Não podemos deixar de considerar que, no âmbito do estudo do Direito Constitucional, entretanto, não podem ser objeto de delegação as competências exclusivas, cujo conceito alcançaria a aplicação da declaração de inidoneidade, que deverá ocorrer exclusivamente pela autoridade máxima do órgão, entidade ou Poder.
Nesse sentido, ensina José Afonso da Silva, in verbis: “A doutrina, às vezes, faz distinção entre 'competência privativa' e 'competência exclusiva'. A primeira indicaria matéria de competência própria ou peculiar, de uma entidade ou de algum órgão, enquanto a segunda indicaria a competência de uma entidade ou de algum órgão com a exclusão de qualquer outro. A primeira possibilitaria delegação de atribuições. A segunda não admitiria” (Comentário contextual à Constituição. 5. ed. São Paulo: Malheiros, 2008. p. 263).
Não se recomenda, todavia, a delegação da competência para a aplicação da declaração de inidoneidade para um servidor público de hierarquia inferior, uma vez que esta pode vir a ser questionada posteriormente, em face do qualificativo “exclusiva” a ela atribuído por lei, de forma a provocar uma discussão até mesmo judicial que venha a obstar ou dificultar a competência sancionatória da Administração.

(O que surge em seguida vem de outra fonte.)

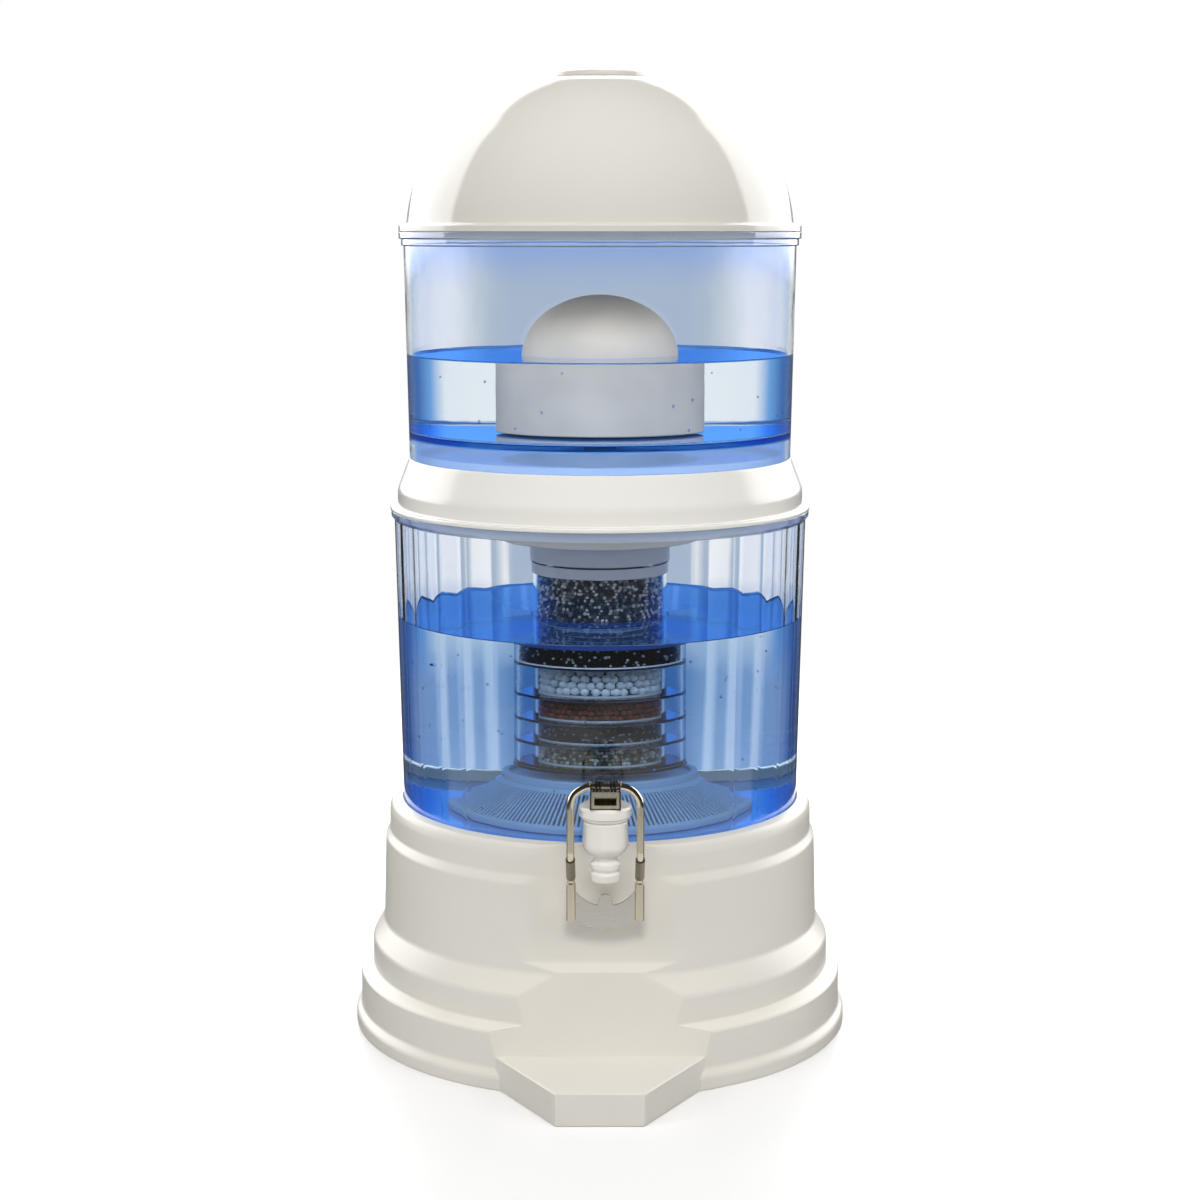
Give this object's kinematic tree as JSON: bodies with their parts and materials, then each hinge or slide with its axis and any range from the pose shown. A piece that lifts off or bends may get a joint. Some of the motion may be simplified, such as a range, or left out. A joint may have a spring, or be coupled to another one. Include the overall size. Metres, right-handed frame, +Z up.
{
  "type": "gravity water filter dispenser",
  "caption": "Stacked gravity water filter: dome lid, clear upper tank with ceramic dome, media cartridge, clear lower tank on a stepped stand, push-lever tap.",
  "frame": {"origin": "centre of the footprint's bounding box on the surface that the stand rests on", "axes": "+Z up along the tanks' axis, -Y towards the tap and the foot, +X to the right when facing the tap"},
  "size_m": [0.3098, 0.352, 0.586],
  "materials": {
    "white_plastic": "glossy moulded polypropylene",
    "blue_clear": "clear blue-tinted moulded AS plastic",
    "case_clear": "translucent pale blue moulded plastic",
    "clear_plastic": "clear moulded plastic",
    "grey_plastic": "satin moulded plastic",
    "navy_plastic": "dark blue moulded plastic",
    "filter_white": "satin moulded plastic",
    "ceramic": "fired white ceramic, fine-grained and matt",
    "carbon": "activated carbon granules",
    "white_balls": "white mineral balls",
    "red_balls": "red-brown clay balls",
    "grey_sand": "dark grey mineral granules",
    "mixed_sand": "mixed pale and dark mineral sand",
    "fibre": "white fibre screen",
    "stone": "mineral stones",
    "tap_plastic": "glossy moulded plastic",
    "lever_steel": "warm nickel-plated steel",
    "plate_steel": "pressed satin steel",
    "stem_steel": "drawn stainless steel",
    "rubber": "moulded rubber",
    "silicone": "translucent silicone"
  },
  "bodies": {
    "stand": {"stand": "white_plastic"},
    "lower_tank": {"lower_tank": "blue_clear", "mineral_case": "case_clear", "mineral_case_lid": "case_clear", "mineral_stones": "stone", "tap_body": "tap_plastic", "tap_bonnet": "tap_plastic", "tap_outer_washer": "rubber", "tap_inner_washer": "rubber", "tap_nut": "tap_plastic", "lever_bracket": "lever_steel", "valve_spring": "stem_steel"},
    "middle_lid": {"middle_lid": "white_plastic"},
    "upper_tank": {"upper_tank": "blue_clear", "ceramic_dome": "ceramic", "ceramic_base": "filter_white", "ceramic_seal": "silicone", "stem_washer": "silicone", "stem_nut": "filter_white", "cartridge_cap": "grey_plastic", "cap_seal": "silicone", "cartridge_ring": "grey_plastic", "carbon_canister": "clear_plastic", "carbon_bed": "carbon", "joining_ring": "navy_plastic", "tray_1": "clear_plastic", "tray_2": "clear_plastic", "tray_3": "clear_plastic", "tray_4": "clear_plastic", "tray_5": "clear_plastic", "bed_1": "carbon", "bed_2": "white_balls", "bed_3": "red_balls", "bed_4": "grey_sand", "bed_5": "mixed_sand", "filter_screens": "fibre", "cartridge_outlet": "clear_plastic"},
    "lid": {"lid_dome": "white_plastic", "vent_cap": "white_plastic"},
    "lever": {"lever_frame": "lever_steel", "lever_sleeves": "lever_steel", "lever_plate": "plate_steel", "lever_spring": "lever_steel"},
    "valve": {"valve_stem": "stem_steel", "valve_seal": "silicone"}
  },
  "joints": [
    {"name": "tank_lift", "type": "slide", "parent": "stand", "child": "lower_tank", "axis": [0, 0, 1], "range_m": [0, 0.05]},
    {"name": "middle_lid_lift", "type": "slide", "parent": "lower_tank", "child": "middle_lid", "axis": [0, 0, 1], "range_m": [0, 0.16]},
    {"name": "upper_tank_lift", "type": "slide", "parent": "middle_lid", "child": "upper_tank", "axis": [0, 0, 1], "range_m": [0, 0.2]},
    {"name": "lid_lift", "type": "slide", "parent": "upper_tank", "child": "lid", "axis": [0, 0, 1], "range_m": [0, 0.15]},
    {"name": "lever_push", "type": "hinge", "parent": "lower_tank", "child": "lever", "pos_m": [0.003, -0.14695, 0.1874], "axis": [1, 0, 0], "range_deg": [0, 8], "stiffness_Nm_per_rad": 0.15, "springref_deg": -20.05},
    {"name": "valve_lift", "type": "slide", "parent": "lower_tank", "child": "valve", "axis": [0, 0, 1], "range_m": [0, 0.0012], "deforming": ["valve_spring"]}
  ],
  "couplings": [
    {"joint": "valve_lift", "follows": "lever_push", "m_per_rad": 0.008}
  ]
}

Desta feita, de modo a preservar a finalidade da lei e afastar eventual nulidade da penalidade aplicada, entende-se que a sanção de declaração de inidoneidade deve ser aplicada pelos agentes públicos de máxima hierarquia no âmbito dos Poderes Legislativo e Judiciário e das autarquias, sociedades de economia mista, empresas públicas e fundações públicas, bem como das instituições detentoras de autonomia administrativa, a exemplo do Ministério Público, da Defensoria Pública e do Tribunal de Contas.